There is no scope to expand laterally. At present there are 16 platforms and these are sufficient for the time being. The new facility will pave the way for shorter stoppage for trains and that will indirectly increase the capacity. We have designed the redevelopment plan keeping in mind the requirements for the next 40 years. The present capacity is 4.5 lakh passengers per day. This will increase to 7 lakh passengers per day post the redevelopment.

What is the revenue-generation model and revenue target for FY23?

We have different models of revenue generation. We offer greenfield land parcels to developers and they make an upfront payment for that. The land is given on lease for 45 years for commercial purposes and 99 years for residential purposes.

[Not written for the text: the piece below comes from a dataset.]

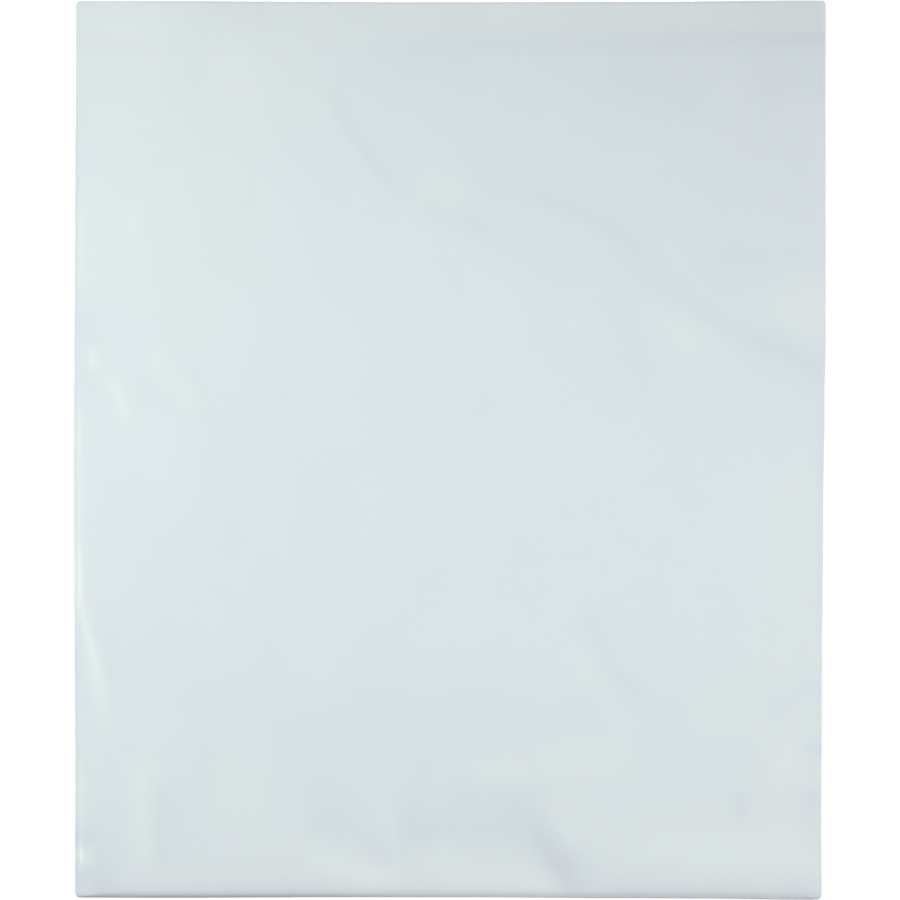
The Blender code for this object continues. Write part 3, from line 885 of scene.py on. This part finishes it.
def film_material(tip):
    """White film, with painted shade and painted highlights at the folds, the flap band and the strip.
    """
    n = Nodes("white_film", FILM_ROUGHNESS, IOR=1.5)
    where, across_web, along_web = n.flat_place()
    # The painted shade and painted highlights of SHADES, as the mesh carries them
    marks = n.add("Attribute", attribute_type="GEOMETRY", attribute_name="shade").outputs["Fac"]
    flap_edge = n.line(along_web, FLAP_EDGE_HIGHLIGHT_AT, FLAP_EDGE_HALF)
    flap_edge_run = n.band(across_web, FLAP_EDGE_FROM, FLAP_EDGE_TO, FLAP_EDGE_BLUR)
    strip = n.line(along_web, STRIP_SHADE_AT, STRIP_HALF)
    strip_run = n.rise(across_web, STRIP_FROM, BAG_WIDTH)
    bottom_left = n.line(along_web, tip, BOTTOM_LEFT_HALF)
    bottom_left_run = n.rise(across_web, BOTTOM_LEFT_END, BOTTOM_LEFT_FULL)
    shows = {
        "under flap": n.band(along_web, FLAP_LENGTH, 2 * FLAP_LENGTH, FLAP_BLUR),
        "flap edge": n.math("MULTIPLY", flap_edge, flap_edge_run),
        "strip": n.math("MULTIPLY", strip, strip_run),
        "top fold": n.line(along_web, FLAP_LENGTH, TOP_FOLD_HALF),
        "bottom fold": n.line(along_web, tip, BOTTOM_FOLD_HALF),
        "by bottom fold": n.line(along_web, tip, BY_BOTTOM_FOLD_HALF),
        "bottom left": n.math("MULTIPLY", bottom_left, bottom_left_run),
        "cloud": n.noise(where, scale=14.0, detail=3.0),
        "die lines": n.noise(where, scale=1.0, detail=2.0, stretch=(420.0, 3.0, 1.0)),
    }
    # Painted shade and painted highlights, with the film's own cloud and die lines, on its colour
    dark = marks
    for name, share in shows.items():
        dark = n.math("ADD", dark, n.math("MULTIPLY", share, PAINTED_SHADE_AND_UNEVENNESS[name]))
    # Casts for the painted shade and painted highlights, and for the painted shade at the folds
    painted_shade_side = n.rise(marks, -PAINTED_SHADE_RANGE, PAINTED_SHADE_RANGE, start=-1.0, end=1.0)
    fold_shade_side = n.math("MAXIMUM", shows["by bottom fold"], shows["top fold"])
    n.tint(FILM_COLOUR, dark, (PAINTED_SHADE_CAST, painted_shade_side), (FOLD_SHADE_CAST, fold_shade_side))
    sheen = n.noise(where, scale=60.0, detail=2.0)
    n.rough(sheen, FILM_ROUGHNESS - ROUGHNESS_PLAY, FILM_ROUGHNESS + ROUGHNESS_PLAY)
    grain = n.noise(where, scale=900.0, detail=2.0)
    n.bump(n.math("ADD", shows["die lines"], grain), distance=0.000004)
    return n.material


def adhesive_material():
    """Hot melt, drawn out along the strip."""
    n = Nodes("hot_melt", roughness=0.22, IOR=1.48)
    where, _, _ = n.flat_place()
    flow = n.noise(where, scale=1.0, detail=3.0, stretch=(60.0, 500.0, 1.0))
    n.tint(MELT_COLOUR, n.math("MULTIPLY", flow, MELT_UNEVEN))
    n.rough(flow, low=0.18, high=0.30)
    n.bump(flow, distance=0.00002)
    return n.material


def liner_material():
    """Coated release film, with faint streaks along it."""
    n = Nodes("release_film", roughness=0.28, IOR=1.5)
    where, _, _ = n.flat_place()
    coating = n.noise(where, scale=1.0, detail=3.0, stretch=(8.0, 700.0, 1.0))
    n.tint(LINER_COLOUR, n.math("MULTIPLY", coating, LINER_UNEVEN))
    n.rough(coating, low=0.24, high=0.34)
    n.bump(n.noise(where, scale=700.0, detail=2.0), distance=0.000005)
    return n.material


def table_material():
    """The pale floor, which glows a little as a lit white sweep does."""
    n = Nodes("pale_table", roughness=0.8, Emission_Color=WHITE, Emission_Strength=FLOOR_GLOW)
    where = n.add("TexCoord").outputs["Object"]
    grain = n.noise(where, scale=260.0, detail=3.0)
    n.tint(FLOOR_COLOUR, n.math("MULTIPLY", grain, FLOOR_UNEVEN))
    n.bump(grain, distance=0.00002)
    return n.material


def add_object(name, data, material=None):
    """A new object of the scene with this mesh, light or camera."""
    made = bpy.data.objects.new(name, data)
    bpy.context.scene.collection.objects.link(made)
    if material:
        data.materials.append(material)
    return made


def strip_mesh(name, section, wander):
    """A closed strip across the flap, along which its two edges wander a little.

    The section is its loop of points: distance from the flap fold, z, and a side that is 1 at
    the near edge and -1 at the far one.
    """
    count = 2 * round(BAG_WIDTH / STRIP_STEP / 2)
    x = np.linspace(-HALF_WIDTH + STRIP_INSET, HALF_WIDTH - STRIP_INSET, count + 1)
    loop = [(HALF_LENGTH - d, z, side) for d, z, side in section]
    near_start, far_start = STRIP_STARTS
    points, flat = [], []
    run = 0.0
    for k, (y, z, side) in enumerate(loop):
        run += math.dist((y, z), loop[k - 1][:2]) if k else 0.0
        edge = y + side * wander * ripple(x, near_start if side > 0 else far_start)
        px, py = to_outline(x, edge)
        points.append(np.stack((px, py, np.full_like(x, z)), axis=1))
        flat.append(np.stack((x + HALF_WIDTH, np.full_like(x, run)), axis=1))
    size, columns = len(loop), count + 1
    faces = [
        (s * columns + c, s * columns + c + 1, (s + 1) % size * columns + c + 1,
         (s + 1) % size * columns + c)
        for s in range(size) for c in range(count)
    ]
    faces += [tuple(s * columns + end for s in range(size)) for end in (0, count)]
    return closed_mesh(name, np.concatenate(points), faces, np.concatenate(flat))


def bead_section():
    """Cross-section of the hot melt: flat below, with rounded shoulders."""
    low, (near, far) = FILM + STRIP_LIFT, ADHESIVE_RUN
    steps = [k / BEAD_STEPS for k in range(BEAD_STEPS + 1)]
    top = [
        (near + (far - near) * t,
         low + ADHESIVE_THICKNESS * math.sqrt(1 - abs(2 * t - 1) ** SHOULDER_POWER), 1 - 2 * t)
        for t in steps[1:-1]
    ]
    return [(near, low, 1.0), *top, (far, low, -1.0)]


def adhesive():
    """The line of hot melt on the flap's inner side."""
    mesh = strip_mesh("hot_melt", bead_section(), ADHESIVE_WANDER)
    bead = add_object("hot_melt_line", mesh, adhesive_material())
    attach(bead, "root")
    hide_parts("adhesive_strip")
    return bead


def liner(bead):
    """The release liner, laid on the hot melt."""
    near, far = LINER_RUN
    low, high = LINER_LOW, LINER_LOW + LINER_THICKNESS
    section = [(near, high, 1.0), (far, high, -1.0), (far, low, -1.0), (near, low, 1.0)]
    strip = add_object("liner_strip", strip_mesh("liner", section, 0.0), liner_material())
    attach(strip, "root")
    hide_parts("release_liner")


def film_bag():
    """The film web, folded into the bag."""
    mesh, tip = film_mesh()
    bag = add_object("mailer_film", mesh, film_material(tip))
    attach(bag, "root")
    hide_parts("film_bag")


def floor():
    """A wide pale floor just under the bag."""
    mesh = bpy.data.meshes.new("table_top")
    plane = bmesh.new()
    bmesh.ops.create_grid(plane, x_segments=2, y_segments=2, size=FLOOR_SIZE)
    plane.to_mesh(mesh)
    plane.free()
    top = add_object("table_top", mesh, table_material())
    top.location.z = -FLOOR_DROP


def area_light(name, place_at, aim, size, power, spread):
    """A rectangular soft light that faces its aim."""
    data = bpy.data.lights.new(name, "AREA")
    data.shape = "RECTANGLE"
    data.size, data.size_y = size
    data.energy = power
    data.spread = math.radians(spread)
    made = add_object(name, data)
    made.location = place_at
    made.rotation_euler = (Vector(aim) - Vector(place_at)).to_track_quat("-Z", "Y").to_euler()


def studio():
    """Even light from all round, a low light from the left and a narrower one from each side."""
    world = bpy.data.worlds.new("studio")
    bpy.context.scene.world = world
    world.use_nodes = True
    background = world.node_tree.nodes["Background"]
    background.inputs["Color"].default_value = WHITE
    background.inputs["Strength"].default_value = WORLD_GLOW
    for name, light in LIGHTS.items():
        area_light(name, *light)


def camera():
    """Straight above the bag, with the photograph's frame."""
    data = bpy.data.cameras.new("camera")
    data.sensor_width = SENSOR
    data.lens = SENSOR * CAMERA_HEIGHT / (PHOTO_SIZE * PIXEL)
    made = add_object("camera", data)
    made.location = (0.0, 0.0, CAMERA_HEIGHT)
    bpy.context.scene.camera = made


bpy.context.scene.view_settings.view_transform = "Standard"
film_bag()
liner(adhesive())
floor()
studio()
camera()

Another aspect is that of colony development under public private partnership (PPP) where the developers not only develop new infrastructure for the railways but also make some upfront payment to the RLDA. They develop the colony and then the FAR (floor area ratio) land as per the market demand to monetise it and earn revenue.

Another source of revenue for us is multifunctional complexes that allow small investors to tie up with the railways. Such complexes often have small shopping complexes or hotels in the circulating area of the railway station.

During 2017-18, our revenue was around Rs 43 crore, Rs 82 crore in 2018-19, Rs 933 crore in 2019-20 (including Rs 800 crore from the Maharashtra government for Dharavi land – MoU was signed, land handover is yet to be done), Rs 352 crore in 2020-21, and Rs 383 crore during 2021-22. We have kept a target of Rs 1,150 crore for 2022-23.

We have targeted to invite tenders for leasing of commercial plots and colonies worth about Rs 5,000 crore this year. We will be inviting around 40 tenders. We have already invited tenders worth Rs 900 crore in April and the rest will be invited in the coming days.